For the past 6 months, former KABC "Sportstalk" host Bud Furillo has been doing a sports talk show with Peter Vent for radio station KFOX-FM in Redondo Beach. Now Vent says, after a stormy relationship with Furillo, he is leaving the show and, beginning Oct. 9, will do a weekly Sunday morning sports talk show, from 7 to 10, for KMNY in downtown Los Angeles.

Vent, a young announcer who used to do a sports talk show for Orange County station KEZY, took his show to KFOX and asked Furillo to join him. "Bud was thrilled," Vent said. "He said I saved him, that he was about to take a job selling cars or tending bar."

But Vent said the relationship between him and Furillo went sour. "He muscled his way in and took over my show. I'm heartbroken," Vent said.

Furillo refused comment.

Jim Hill thought he had a deal to work for the ABC network when he switched from CBS-owned Channel 2 to ABC-owned Channel 7 last year. But he was rarely used during last February's Winter Olympics, was taken off the college football scoreboard show and now is no longer working for the network in any capacity.

ABC says Hill was offered a job as a college football sideline reporter. Wisely, he turned it down. Sideline reporters have the most embarrassing jobs in sports broadcasting.

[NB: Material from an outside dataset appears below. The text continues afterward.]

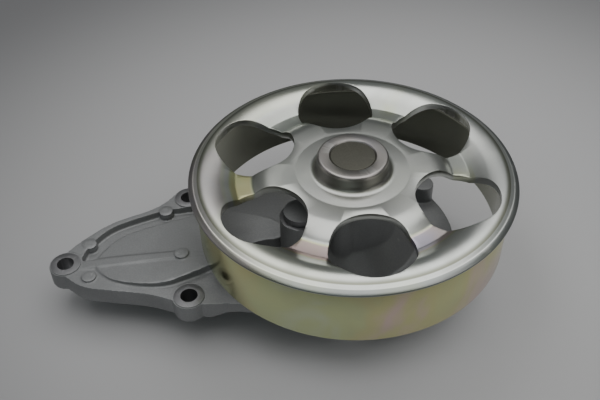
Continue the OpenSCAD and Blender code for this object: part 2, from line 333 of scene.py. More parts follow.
class Effects:
    """Node groups that several finishes share."""

    def __init__(self) -> None:
        """Builds every group once."""
        self.grain = self.build_grain()
        self.turning = self.build_turning()
        self.stain = self.build_stain()
        self.scratch = self.build_scratch()
        self.edge = self.build_edge()

    @staticmethod
    def build_grain() -> bpy.types.NodeTree:
        """Fine grain of cast, blasted or moulded surfaces, as a mask and a bumped normal."""
        outputs = {"Mask": "NodeSocketFloat", "Normal": "NodeSocketVector"}
        w, sockets, target = new_group("surface_grain", {"Grains": 900.0, "Depth": 0.00004}, outputs)
        place = w.add("TexCoord").outputs["Object"]
        values = {"Vector": place, "Scale": sockets["Grains"], "Detail": 6.0, "Roughness": 0.62}
        fine = w.add("TexNoise", values)
        pits = w.add("TexVoronoi", {"Vector": place, "Scale": w.math("MULTIPLY", sockets["Grains"], 1.7)})
        height = w.math("ADD", fine.outputs[0], w.math("MULTIPLY", pits.outputs[0], 0.35))
        bump = w.add("Bump", {"Height": height, "Strength": 1.0, "Distance": sockets["Depth"]})
        w.tree.links.new(fine.outputs[0], target.inputs["Mask"])
        w.tree.links.new(bump.outputs[0], target.inputs["Normal"])
        return w.tree

    @staticmethod
    def build_turning() -> bpy.types.NodeTree:
        """Turning marks: rings on faces across the axis, lines round faces along it."""
        outputs = {"Mask": "NodeSocketFloat", "Normal": "NodeSocketVector"}
        w, sockets, target = new_group("turning_marks", {"Rings": 2200.0, "Depth": 0.000008}, outputs)
        axes = w.add("SeparateXYZ", {0: w.add("TexCoord").outputs["Object"]})
        squares = [w.math("POWER", axes.outputs[i], 2.0) for i in (0, 1)]
        radius = w.math("SQRT", w.math("ADD", *squares))
        along = w.math("MULTIPLY", w.math("ADD", radius, axes.outputs[2]), sockets["Rings"])
        values = {"W": along, "Scale": 1.0, "Detail": 3.0, "Roughness": 0.7}
        rings = w.add("TexNoise", values, noise_dimensions="1D")
        bump = w.add("Bump", {"Height": rings.outputs[0], "Strength": 1.0, "Distance": sockets["Depth"]})
        w.tree.links.new(rings.outputs[0], target.inputs["Mask"])
        w.tree.links.new(bump.outputs[0], target.inputs["Normal"])
        return w.tree

    @staticmethod
    def build_stain() -> bpy.types.NodeTree:
        """Broad soft patches, from handling, flow marks and uneven plating."""
        inputs = {"Patches": 40.0, "Low": 0.4, "High": 0.65}
        w, sockets, target = new_group("soft_stains", inputs, {"Mask": "NodeSocketFloat"})
        place = w.add("TexCoord").outputs["Object"]
        values = {"Vector": place, "Scale": sockets["Patches"], "Detail": 4.0, "Distortion": 0.6}
        cloud = w.add("TexNoise", values)
        values = {"Value": cloud.outputs[0], "From Min": sockets["Low"], "From Max": sockets["High"]}
        shaped = w.add("MapRange", values, interpolation_type="SMOOTHSTEP")
        w.tree.links.new(shaped.outputs[0], target.inputs["Mask"])
        return w.tree

    @staticmethod
    def build_scratch() -> bpy.types.NodeTree:
        """Sparse fine scratches, as a mask."""
        w, sockets, target = new_group("fine_scratches", {"Count": 60.0}, {"Mask": "NodeSocketFloat"})
        place = w.add("TexCoord").outputs["Object"]
        masks = []
        for turn, stretch in ((0.5, 14.0), (2.1, 11.0)):
            values = {"Vector": place, "Rotation": (0.2, 0.1, turn), "Scale": (1.0, stretch, 1.0)}
            stretched = w.add("Mapping", values).outputs[0]
            lines = w.add("TexNoise", {"Vector": stretched, "Scale": sockets["Count"], "Detail": 5.0})
            masks.append(w.spread(lines.outputs[0], 0.66, 0.72, 0.0, 1.0))
        w.tree.links.new(w.math("MAXIMUM", *masks), target.inputs["Mask"])
        return w.tree

    @staticmethod
    def build_edge() -> bpy.types.NodeTree:
        """Mask of raised edges, where plating and cast skin wear bright."""
        inputs = {"Start": 0.52, "End": 0.6}
        w, sockets, target = new_group("edge_wear", inputs, {"Mask": "NodeSocketFloat"})
        point = w.add("NewGeometry").outputs["Pointiness"]
        values = {"Value": point, "From Min": sockets["Start"], "From Max": sockets["End"]}
        shaped = w.add("MapRange", values)
        w.tree.links.new(shaped.outputs[0], target.inputs["Mask"])
        return w.tree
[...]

Becky Dixon accepted the position Hill turned down.

Mike Chamberlin, the competent sportscaster who was fired by Channel 13 to make room for Vic (the Brick) Jacobs, is working for the ABC affiliate in Phoenix, KTVK.

Jacobs was brought in with the idea of improving Channel 13's ratings for its newscast, but the ratings have remained about the same.

A no-show: High hurdler Greg Foster, who did not make the U.S. Olympic team after breaking an arm, was supposed to work for NBC in a limited role on track and field at the Olympics. But he left Seoul last Saturday, the day before the 110-meter high hurdles were run. USA Today reported that Foster left because he was homesick.

Efforts to reach Foster at his home in Chino Hills have been unsuccessful.

He has arrived: Quarterback Jim McMahon of the Chicago Bears has accused former Bear and current Raider receiver Willie Gault of "going Hollywood." And apparently he has.